The stock of Goldman Sachs is still valuable and a good investment, says investment commentator Jim Cramer.
The stock remains a cheap buy despite the investment bank’s second-quarter profits plunging by 82 percent, he said on CNBC.
“This stock’s too cheap on a book-value basis and it’s going to go higher,” he said. Goldman shares were at $148.28 in late Wednesday trading.
Goldman was still able to generate solid results “in this environment, where there is no money to be made,” Cramer said.
“This is the Goldman that I know. This is the Goldman that makes money out of stone,” he said.
Goldman has the potential to rebound in earnings when business picks up, Cramer said.

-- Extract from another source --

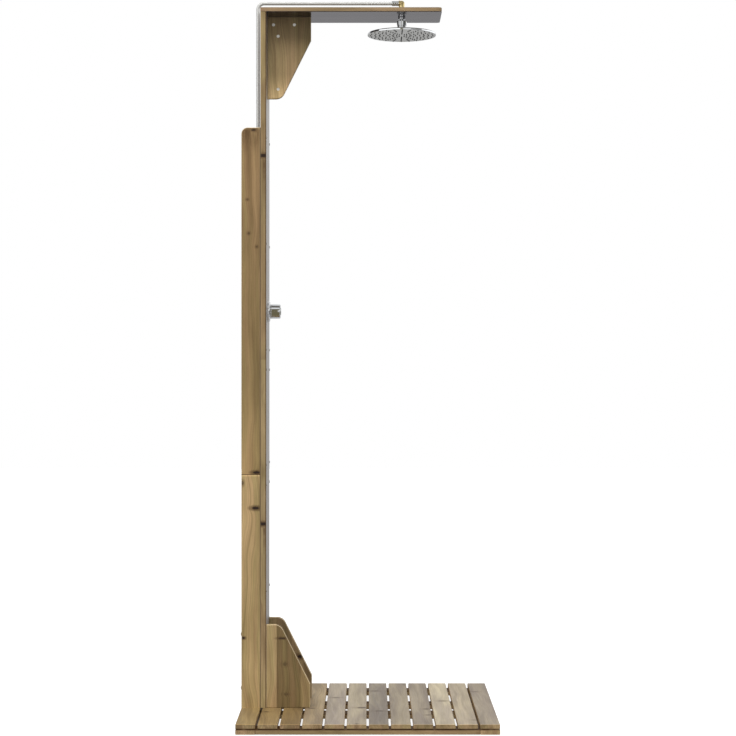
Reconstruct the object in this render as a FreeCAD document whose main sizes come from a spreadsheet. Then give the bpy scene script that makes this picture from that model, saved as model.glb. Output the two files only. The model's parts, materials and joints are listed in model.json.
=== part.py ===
import FreeCAD, Part
import os

import Sketcher

# Outdoor shower post: a slatted platform, a wooden post with a grey metal facing, an arm board on
# three bolted gussets, a rotary valve, a riser hose and a ball-jointed rain head.
# X runs from the post towards the end of the arm, Y across the post, Z up. The origin lies on the
# ground under the middle of the platform. Lengths are in millimetres, angles in degrees.

SIZES = {
    # platform
    "deck_length": 800,
    "deck_width": 710,
    "slat_count": 12,
    "slat_width": 60,
    "slat_thickness": 16,
    "bearer_width": 60,
    "bearer_thickness": 16,
    "inner_bearer_centre": 80,
    "edge_radius": 2.5,
    "easing": 2,
    # post
    "post_width": 184,
    "board_thickness": 18,
    "side_thickness": 18,
    "side_board_depth": 60,
    "front_board_length": 1102,
    "side_lower_length": 737,
    "side_upper_length": 1100,
    "side_corner_radius": 20,
    "facing_thickness": 1,
    "screw_inset": 32,
    "screw_diameter": 4,
    "screw_head_diameter": 8,
    "screw_head_height": 2,
    "panel_screw_length": 45,
    "screw_head_play": 0.4,
    "screw_clearance": 0.05,
    "hole_overrun": 1,
    "body_clearance": 0.5,
    # arm
    "arm_length": 575,
    "arm_thickness": 14,
    "arm_corner_radius": 10,
    # gussets and their bolts
    "gusset_width": 139,
    "gusset_height": 263,
    "gusset_foot": 75,
    "gusset_nose": 44.5,
    "gusset_corner_radius": 30,
    "gusset_thickness": 18,
    "bolt_diameter": 6,
    "bolt_head_diameter": 11,
    "bolt_head_height": 2.5,
    "bolt_clearance": 0.25,
    "bolt_overrun": 7,
    "socket_width": 4,
    "socket_depth": 1.6,
    "upright_bolt_depth": 25.5,
    "upright_bolt_first": 18.5,
    "upright_bolt_pitch": 67,
    "cross_bolt_depth": 33.5,
    "cross_bolt_first": 62,
    "cross_bolt_pitch": 170,
    "barrel_diameter": 10,
    "barrel_recess": 1.5,
    "barrel_clearance": 0.1,
    "counterbore_clearance": 0.7,
    "counterbore_margin": 0.5,
    # valve
    "valve_above_joint": 155,
    "valve_neck_radius": 14,
    "valve_neck_reach": 6.5,
    "valve_barrel_radius": 15,
    "valve_barrel_depth": 28,
    "valve_flange_radius": 22,
    "valve_flange_thickness": 4,
    "cartridge_radius": 11,
    "cartridge_depth": 24,
    "cartridge_setback": 1,
    "small_chamfer": 1,
    "chamfer": 2,
    "spigot_radius": 8.33,
    "spigot_reach": 32,
    "water_way_radius": 4,
    "lock_nut_width": 34,
    "lock_nut_thickness": 4,
    "escutcheon_diameter": 67,
    "escutcheon_depth": 7,
    "escutcheon_wall": 1.2,
    "union_width": 20,
    "union_length": 15,
    "union_engagement": 10,
    "inlet_drop": 10,
    "inlet_body_radius": 8.6,
    "inlet_body_reach": 11,
    "inlet_rim_width": 3,
    "inlet_rim_height": 1.6,
    "inlet_nose_start": 16,
    "inlet_nose_radius": 6.4,
    "inlet_nose_length": 12,
    # knob
    "knob_diameter": 46,
    "knob_length": 32.5,
    "knob_wall": 2.5,
    "knob_gap": 1,
    "knob_front_chamfer": 1.5,
    "knob_hub_wall": 5,
    "knob_web_depth": 8,
    "knob_screw_length": 12,
    "knob_cap_diameter": 24,
    "knob_cap_thickness": 5,
    "knob_cap_proud": 2,
    "spindle_radius": 4,
    "spindle_setback": 6,
    "running_clearance": 0.08,
    # riser hose
    "hose_diameter": 11.5,
    "hose_setback": 12.5,
    "hose_lift": 29.5,
    "hose_bend_radius": 19,
    "ferrule_radius": 7.9,
    "ferrule_length": 22,
    "ferrule_groove": 0.7,
    "clip_wall": 3,
    "clip_width": 12,
    "clip_mouth_share": 0.7,
    "clip_foot_share": 0.8,
    "clip_above_joint": 426,
    "clip_pitch": 220,
    # elbow over the arm
    "head_setback": 125.5,
    "elbow_radius": 9,
    "elbow_reach": 9.5,
    "elbow_hex_width": 24,
    "elbow_hex_height": 8,
    # ball joint, measured from the centre of the ball
    "ball_drop": 21,
    "ball_radius": 9,
    "ball_neck_radius": 4.9,
    "ball_collar_radius": 12,
    "ball_collar_height": 7.7,
    "ball_bore_radius": 3,
    "nipple_engagement": 12,
    "ring_wall": 1.55,
    "ring_clearance": 0.05,
    "socket_clearance": 0.3,
    "ring_low_angle": 10,
    "ring_high_angle": 36,
    "seat_low_angle": -60,
    "lip_angle": 50,
    "swivel_nut_radius": 17,
    "swivel_nut_top": 9,
    "swivel_nut_skirt": 7,
    "swivel_nut_shoulder": 2,
    "swivel_nut_mouth": 4.5,
    "hub_thread_radius": 13.4,
    "hub_setback": 0.3,
    "hub_ledge": 1.4,
    "hub_neck_ledge": 0.6,
    "hub_neck_length": 5,
    "hub_floor": 3,
    "hub_flare": 7,
    # shower head
    "head_diameter": 220,
    "head_drop": 38,
    "head_rim_height": 7,
    "head_wall": 2,
    "head_dome_radius": 520,
    "head_dome_rise": 11.5,
    "head_cavity_rise": 8,
    "face_thickness": 3,
    "face_recess": 0.5,
    "nozzle_radius": 1.7,
    "nozzle_taper": 0.65,
    "nozzle_reach": 2.2,
    "nozzle_first_ring": 16,
    "nozzle_ring_pitch": 14,
}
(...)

Some investors believe this period is a “trough” for the bank and are waiting for other analysts to recommend Goldman.
Citigroup also recommended in a research note that its clients buy shares of Goldman. Citi said the bank will bounce back on its profits during the next 24 months by producing 13 percent compounded annual growth in tangible book value per share.
A sluggish recovery also contributed to Goldman’s weak earnings when investors pulled out of the market, Bloomberg reported.
“It was a pretty slow quarter. In the first quarter, they made a lot of money on the trading side of things, and this quarter, they did not,” said Benjamin Wallace, an analyst at Grimes & Co. in Westborough, Mass. which manages $800 million.